*WHAT THIS TASK INVOLVES*:
Copy out all the data, word for word.
++++++++
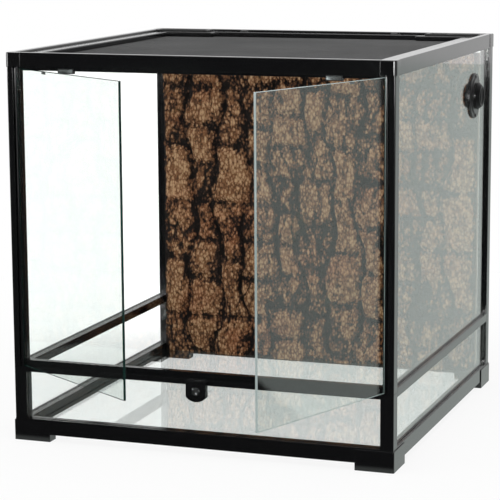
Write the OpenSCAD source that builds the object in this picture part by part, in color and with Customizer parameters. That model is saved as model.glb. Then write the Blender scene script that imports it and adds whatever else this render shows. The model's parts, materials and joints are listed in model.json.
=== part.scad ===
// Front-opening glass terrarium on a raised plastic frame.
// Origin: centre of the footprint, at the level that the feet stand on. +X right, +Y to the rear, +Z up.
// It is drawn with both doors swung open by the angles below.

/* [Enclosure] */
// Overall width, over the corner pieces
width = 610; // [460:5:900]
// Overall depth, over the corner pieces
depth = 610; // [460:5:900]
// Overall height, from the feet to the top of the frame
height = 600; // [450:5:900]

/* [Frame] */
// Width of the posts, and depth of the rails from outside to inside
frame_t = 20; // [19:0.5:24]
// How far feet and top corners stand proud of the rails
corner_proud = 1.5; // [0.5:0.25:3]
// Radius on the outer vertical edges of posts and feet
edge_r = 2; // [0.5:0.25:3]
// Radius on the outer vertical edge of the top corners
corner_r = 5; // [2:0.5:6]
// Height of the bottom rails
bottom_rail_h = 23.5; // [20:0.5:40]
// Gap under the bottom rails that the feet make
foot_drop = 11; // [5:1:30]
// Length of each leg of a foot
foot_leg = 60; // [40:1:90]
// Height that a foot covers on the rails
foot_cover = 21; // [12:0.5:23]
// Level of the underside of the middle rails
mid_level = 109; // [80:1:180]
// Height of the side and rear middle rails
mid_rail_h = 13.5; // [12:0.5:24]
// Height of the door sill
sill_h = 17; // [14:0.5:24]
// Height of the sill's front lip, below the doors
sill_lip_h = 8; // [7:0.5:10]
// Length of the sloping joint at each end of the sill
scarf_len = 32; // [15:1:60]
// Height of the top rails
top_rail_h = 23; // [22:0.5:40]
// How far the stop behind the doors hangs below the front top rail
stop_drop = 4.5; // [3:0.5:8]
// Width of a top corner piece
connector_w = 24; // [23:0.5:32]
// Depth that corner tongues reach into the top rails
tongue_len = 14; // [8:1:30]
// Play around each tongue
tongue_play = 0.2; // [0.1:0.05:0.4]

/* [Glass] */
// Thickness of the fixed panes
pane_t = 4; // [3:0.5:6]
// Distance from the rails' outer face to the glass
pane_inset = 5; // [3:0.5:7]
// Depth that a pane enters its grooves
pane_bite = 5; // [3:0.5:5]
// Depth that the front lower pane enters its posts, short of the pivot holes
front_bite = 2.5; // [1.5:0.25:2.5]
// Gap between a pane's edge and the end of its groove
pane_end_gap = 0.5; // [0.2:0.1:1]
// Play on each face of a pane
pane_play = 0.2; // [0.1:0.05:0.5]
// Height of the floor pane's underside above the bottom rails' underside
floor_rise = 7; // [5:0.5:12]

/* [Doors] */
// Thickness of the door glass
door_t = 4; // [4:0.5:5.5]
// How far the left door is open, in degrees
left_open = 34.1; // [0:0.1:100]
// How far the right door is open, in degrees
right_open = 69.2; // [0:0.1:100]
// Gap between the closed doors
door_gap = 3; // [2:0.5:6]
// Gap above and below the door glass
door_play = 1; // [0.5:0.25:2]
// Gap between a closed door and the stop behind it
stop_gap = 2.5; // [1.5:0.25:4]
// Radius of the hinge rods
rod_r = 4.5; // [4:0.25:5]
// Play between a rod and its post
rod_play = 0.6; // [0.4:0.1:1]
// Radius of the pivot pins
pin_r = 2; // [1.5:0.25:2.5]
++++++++
*SOLUTION*:
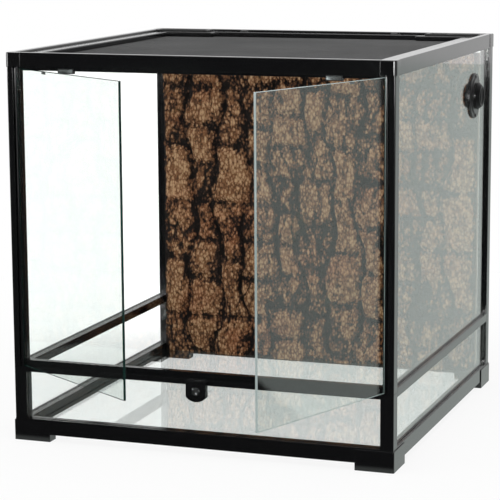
Write the OpenSCAD source that builds the object in this picture part by part, in color and with Customizer parameters. That model is saved as model.glb. Then write the Blender scene script that imports it and adds whatever else this render shows. The model's parts, materials and joints are listed in model.json.
=== part.scad ===
// Front-opening glass terrarium on a raised plastic frame.
// Origin: centre of the footprint, at the level that the feet stand on. +X right, +Y to the rear, +Z up.
// It is drawn with both doors swung open by the angles below.

/* [Enclosure] */
// Overall width, over the corner pieces
width = 610; // [460:5:900]
// Overall depth, over the corner pieces
depth = 610; // [460:5:900]
// Overall height, from the feet to the top of the frame
height = 600; // [450:5:900]

/* [Frame] */
// Width of the posts, and depth of the rails from outside to inside
frame_t = 20; // [19:0.5:24]
// How far feet and top corners stand proud of the rails
corner_proud = 1.5; // [0.5:0.25:3]
// Radius on the outer vertical edges of posts and feet
edge_r = 2; // [0.5:0.25:3]
// Radius on the outer vertical edge of the top corners
corner_r = 5; // [2:0.5:6]
// Height of the bottom rails
bottom_rail_h = 23.5; // [20:0.5:40]
// Gap under the bottom rails that the feet make
foot_drop = 11; // [5:1:30]
// Length of each leg of a foot
foot_leg = 60; // [40:1:90]
// Height that a foot covers on the rails
foot_cover = 21; // [12:0.5:23]
// Level of the underside of the middle rails
mid_level = 109; // [80:1:180]
// Height of the side and rear middle rails
mid_rail_h = 13.5; // [12:0.5:24]
// Height of the door sill
sill_h = 17; // [14:0.5:24]
// Height of the sill's front lip, below the doors
sill_lip_h = 8; // [7:0.5:10]
// Length of the sloping joint at each end of the sill
scarf_len = 32; // [15:1:60]
// Height of the top rails
top_rail_h = 23; // [22:0.5:40]
// How far the stop behind the doors hangs below the front top rail
stop_drop = 4.5; // [3:0.5:8]
// Width of a top corner piece
connector_w = 24; // [23:0.5:32]
// Depth that corner tongues reach into the top rails
tongue_len = 14; // [8:1:30]
// Play around each tongue
tongue_play = 0.2; // [0.1:0.05:0.4]

/* [Glass] */
// Thickness of the fixed panes
pane_t = 4; // [3:0.5:6]
// Distance from the rails' outer face to the glass
pane_inset = 5; // [3:0.5:7]
// Depth that a pane enters its grooves
pane_bite = 5; // [3:0.5:5]
// Depth that the front lower pane enters its posts, short of the pivot holes
front_bite = 2.5; // [1.5:0.25:2.5]
// Gap between a pane's edge and the end of its groove
pane_end_gap = 0.5; // [0.2:0.1:1]
// Play on each face of a pane
pane_play = 0.2; // [0.1:0.05:0.5]
// Height of the floor pane's underside above the bottom rails' underside
floor_rise = 7; // [5:0.5:12]

/* [Doors] */
// Thickness of the door glass
door_t = 4; // [4:0.5:5.5]
// How far the left door is open, in degrees
left_open = 34.1; // [0:0.1:100]
// How far the right door is open, in degrees
right_open = 69.2; // [0:0.1:100]
// Gap between the closed doors
door_gap = 3; // [2:0.5:6]
// Gap above and below the door glass
door_play = 1; // [0.5:0.25:2]
// Gap between a closed door and the stop behind it
stop_gap = 2.5; // [1.5:0.25:4]
// Radius of the hinge rods
rod_r = 4.5; // [4:0.25:5]
// Play between a rod and its post
rod_play = 0.6; // [0.4:0.1:1]
// Radius of the pivot pins
pin_r = 2; // [1.5:0.25:2.5]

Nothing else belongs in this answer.